Available data:

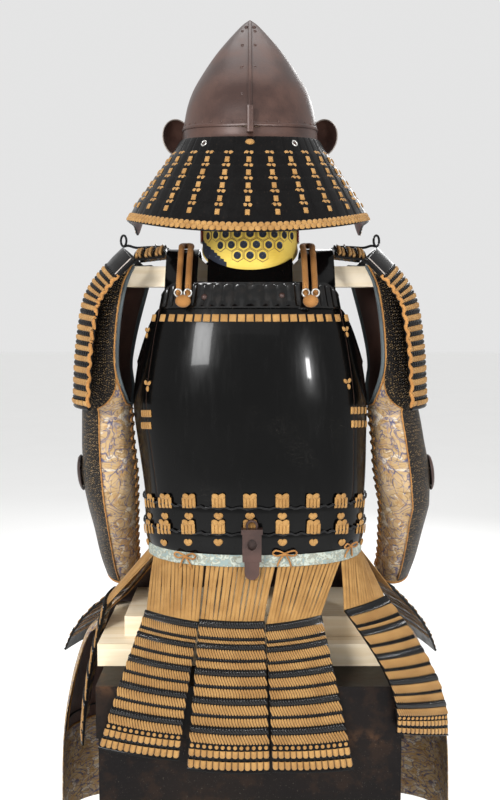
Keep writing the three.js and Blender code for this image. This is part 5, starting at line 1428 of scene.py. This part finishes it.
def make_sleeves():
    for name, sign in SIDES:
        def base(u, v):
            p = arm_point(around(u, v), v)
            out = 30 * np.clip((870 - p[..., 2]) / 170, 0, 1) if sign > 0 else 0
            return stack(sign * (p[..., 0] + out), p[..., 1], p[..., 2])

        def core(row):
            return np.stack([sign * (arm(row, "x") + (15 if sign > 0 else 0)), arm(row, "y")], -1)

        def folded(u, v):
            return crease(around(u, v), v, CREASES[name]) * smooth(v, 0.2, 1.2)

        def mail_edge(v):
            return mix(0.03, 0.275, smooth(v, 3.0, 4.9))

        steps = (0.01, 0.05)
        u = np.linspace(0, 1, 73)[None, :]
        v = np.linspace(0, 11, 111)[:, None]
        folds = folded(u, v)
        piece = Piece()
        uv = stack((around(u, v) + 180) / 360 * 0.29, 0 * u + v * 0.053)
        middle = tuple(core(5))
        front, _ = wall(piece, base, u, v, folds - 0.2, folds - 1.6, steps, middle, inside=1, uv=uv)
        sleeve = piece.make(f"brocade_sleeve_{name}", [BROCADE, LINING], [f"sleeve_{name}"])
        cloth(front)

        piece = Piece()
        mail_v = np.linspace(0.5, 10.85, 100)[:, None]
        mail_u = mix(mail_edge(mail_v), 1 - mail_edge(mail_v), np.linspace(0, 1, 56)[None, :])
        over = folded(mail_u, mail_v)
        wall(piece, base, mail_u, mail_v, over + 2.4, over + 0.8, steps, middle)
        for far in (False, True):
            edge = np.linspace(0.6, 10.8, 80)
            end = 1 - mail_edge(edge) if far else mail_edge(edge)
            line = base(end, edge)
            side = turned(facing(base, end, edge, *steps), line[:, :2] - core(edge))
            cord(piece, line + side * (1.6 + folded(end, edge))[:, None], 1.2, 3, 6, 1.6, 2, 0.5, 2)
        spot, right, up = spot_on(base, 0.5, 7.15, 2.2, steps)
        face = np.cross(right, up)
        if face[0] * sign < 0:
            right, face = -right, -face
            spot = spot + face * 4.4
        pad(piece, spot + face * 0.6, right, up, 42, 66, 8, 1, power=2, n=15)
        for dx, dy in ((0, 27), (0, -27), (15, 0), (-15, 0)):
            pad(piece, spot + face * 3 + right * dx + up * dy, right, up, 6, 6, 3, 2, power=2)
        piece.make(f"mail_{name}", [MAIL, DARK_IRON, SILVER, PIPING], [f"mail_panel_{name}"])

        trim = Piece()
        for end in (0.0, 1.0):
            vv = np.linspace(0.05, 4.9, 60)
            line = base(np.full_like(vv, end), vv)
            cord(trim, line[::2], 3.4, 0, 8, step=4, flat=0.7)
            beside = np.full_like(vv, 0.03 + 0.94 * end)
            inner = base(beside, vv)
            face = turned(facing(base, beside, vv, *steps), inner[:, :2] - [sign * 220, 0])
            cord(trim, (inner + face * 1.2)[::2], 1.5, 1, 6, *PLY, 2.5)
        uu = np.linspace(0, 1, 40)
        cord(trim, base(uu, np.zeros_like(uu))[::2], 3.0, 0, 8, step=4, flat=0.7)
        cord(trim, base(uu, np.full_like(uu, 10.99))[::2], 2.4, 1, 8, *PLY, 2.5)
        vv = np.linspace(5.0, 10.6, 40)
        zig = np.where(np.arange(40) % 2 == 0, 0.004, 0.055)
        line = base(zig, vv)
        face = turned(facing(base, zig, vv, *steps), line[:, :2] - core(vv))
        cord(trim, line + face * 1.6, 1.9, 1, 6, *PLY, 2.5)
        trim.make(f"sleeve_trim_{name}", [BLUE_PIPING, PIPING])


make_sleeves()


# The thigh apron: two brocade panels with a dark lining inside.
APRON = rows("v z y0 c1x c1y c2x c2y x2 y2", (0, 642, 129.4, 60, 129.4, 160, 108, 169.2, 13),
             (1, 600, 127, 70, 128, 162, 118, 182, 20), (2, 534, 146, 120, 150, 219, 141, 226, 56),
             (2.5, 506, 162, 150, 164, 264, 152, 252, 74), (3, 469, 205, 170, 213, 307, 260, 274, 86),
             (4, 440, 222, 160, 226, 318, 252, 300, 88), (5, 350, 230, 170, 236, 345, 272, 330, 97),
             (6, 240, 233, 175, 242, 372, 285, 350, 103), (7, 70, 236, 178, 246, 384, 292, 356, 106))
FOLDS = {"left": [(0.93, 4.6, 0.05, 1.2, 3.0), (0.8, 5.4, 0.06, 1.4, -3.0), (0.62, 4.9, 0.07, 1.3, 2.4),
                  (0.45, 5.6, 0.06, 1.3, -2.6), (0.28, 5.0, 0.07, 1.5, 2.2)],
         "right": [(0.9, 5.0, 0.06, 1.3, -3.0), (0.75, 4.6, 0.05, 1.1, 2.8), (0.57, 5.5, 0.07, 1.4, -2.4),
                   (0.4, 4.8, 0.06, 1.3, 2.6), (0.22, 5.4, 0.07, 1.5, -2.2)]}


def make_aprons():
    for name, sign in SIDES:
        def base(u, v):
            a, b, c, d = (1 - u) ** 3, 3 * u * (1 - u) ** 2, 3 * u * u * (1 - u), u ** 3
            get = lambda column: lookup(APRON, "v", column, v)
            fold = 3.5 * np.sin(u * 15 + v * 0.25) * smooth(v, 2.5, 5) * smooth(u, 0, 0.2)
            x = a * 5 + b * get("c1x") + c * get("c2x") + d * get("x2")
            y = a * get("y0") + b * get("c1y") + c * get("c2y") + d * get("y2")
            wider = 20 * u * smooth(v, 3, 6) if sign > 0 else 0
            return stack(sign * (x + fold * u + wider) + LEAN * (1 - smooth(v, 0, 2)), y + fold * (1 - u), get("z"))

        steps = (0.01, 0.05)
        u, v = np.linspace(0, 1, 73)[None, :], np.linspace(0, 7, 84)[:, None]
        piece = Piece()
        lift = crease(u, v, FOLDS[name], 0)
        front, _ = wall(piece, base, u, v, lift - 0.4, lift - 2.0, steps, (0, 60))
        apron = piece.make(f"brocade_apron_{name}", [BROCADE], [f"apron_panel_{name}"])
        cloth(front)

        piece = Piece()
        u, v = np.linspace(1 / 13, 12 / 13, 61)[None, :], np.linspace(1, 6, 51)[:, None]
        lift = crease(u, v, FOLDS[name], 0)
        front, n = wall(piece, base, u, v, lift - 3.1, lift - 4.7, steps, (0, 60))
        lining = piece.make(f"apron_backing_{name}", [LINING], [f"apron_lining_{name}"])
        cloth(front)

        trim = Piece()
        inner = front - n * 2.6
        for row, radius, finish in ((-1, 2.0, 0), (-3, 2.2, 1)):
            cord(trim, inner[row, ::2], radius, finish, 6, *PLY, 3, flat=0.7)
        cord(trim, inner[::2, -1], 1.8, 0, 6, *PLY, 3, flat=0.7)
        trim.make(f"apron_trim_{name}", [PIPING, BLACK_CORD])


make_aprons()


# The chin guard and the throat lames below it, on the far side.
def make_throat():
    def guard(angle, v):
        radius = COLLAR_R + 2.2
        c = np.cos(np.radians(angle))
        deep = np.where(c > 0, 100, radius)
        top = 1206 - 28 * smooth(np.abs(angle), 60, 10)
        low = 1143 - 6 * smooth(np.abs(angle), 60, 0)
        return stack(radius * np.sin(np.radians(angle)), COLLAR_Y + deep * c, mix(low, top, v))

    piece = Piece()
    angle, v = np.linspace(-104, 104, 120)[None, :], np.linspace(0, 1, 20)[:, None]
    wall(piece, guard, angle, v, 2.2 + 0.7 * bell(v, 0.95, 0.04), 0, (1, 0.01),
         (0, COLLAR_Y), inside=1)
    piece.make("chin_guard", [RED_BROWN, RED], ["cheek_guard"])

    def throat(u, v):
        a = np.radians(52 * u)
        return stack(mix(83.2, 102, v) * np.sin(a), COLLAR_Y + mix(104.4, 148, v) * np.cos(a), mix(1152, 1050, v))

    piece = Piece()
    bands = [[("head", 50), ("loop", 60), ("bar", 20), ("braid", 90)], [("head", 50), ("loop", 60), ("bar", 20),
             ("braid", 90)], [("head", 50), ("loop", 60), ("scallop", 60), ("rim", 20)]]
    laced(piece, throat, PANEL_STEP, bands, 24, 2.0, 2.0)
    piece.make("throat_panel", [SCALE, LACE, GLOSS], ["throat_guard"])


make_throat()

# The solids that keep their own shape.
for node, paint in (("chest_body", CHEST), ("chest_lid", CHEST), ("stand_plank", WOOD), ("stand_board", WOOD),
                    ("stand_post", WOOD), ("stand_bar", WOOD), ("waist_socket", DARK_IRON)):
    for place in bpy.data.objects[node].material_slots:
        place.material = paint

Set task: Quote verbatim the opening lines of the listing above, ending with the line where "return np.stack([sign *" appears; include both endpoints and nothing more.

Complete output:
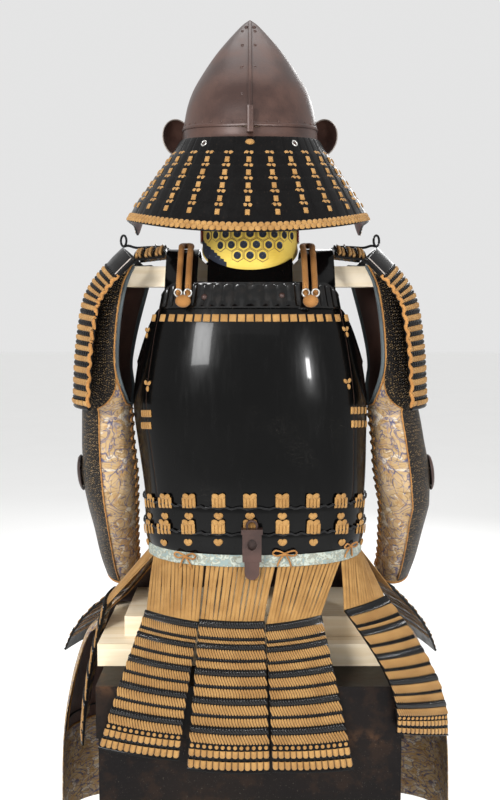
Keep writing the three.js and Blender code for this image. This is part 5, starting at line 1428 of scene.py. This part finishes it.
def make_sleeves():
    for name, sign in SIDES:
        def base(u, v):
            p = arm_point(around(u, v), v)
            out = 30 * np.clip((870 - p[..., 2]) / 170, 0, 1) if sign > 0 else 0
            return stack(sign * (p[..., 0] + out), p[..., 1], p[..., 2])

        def core(row):
            return np.stack([sign * (arm(row, "x") + (15 if sign > 0 else 0)), arm(row, "y")], -1)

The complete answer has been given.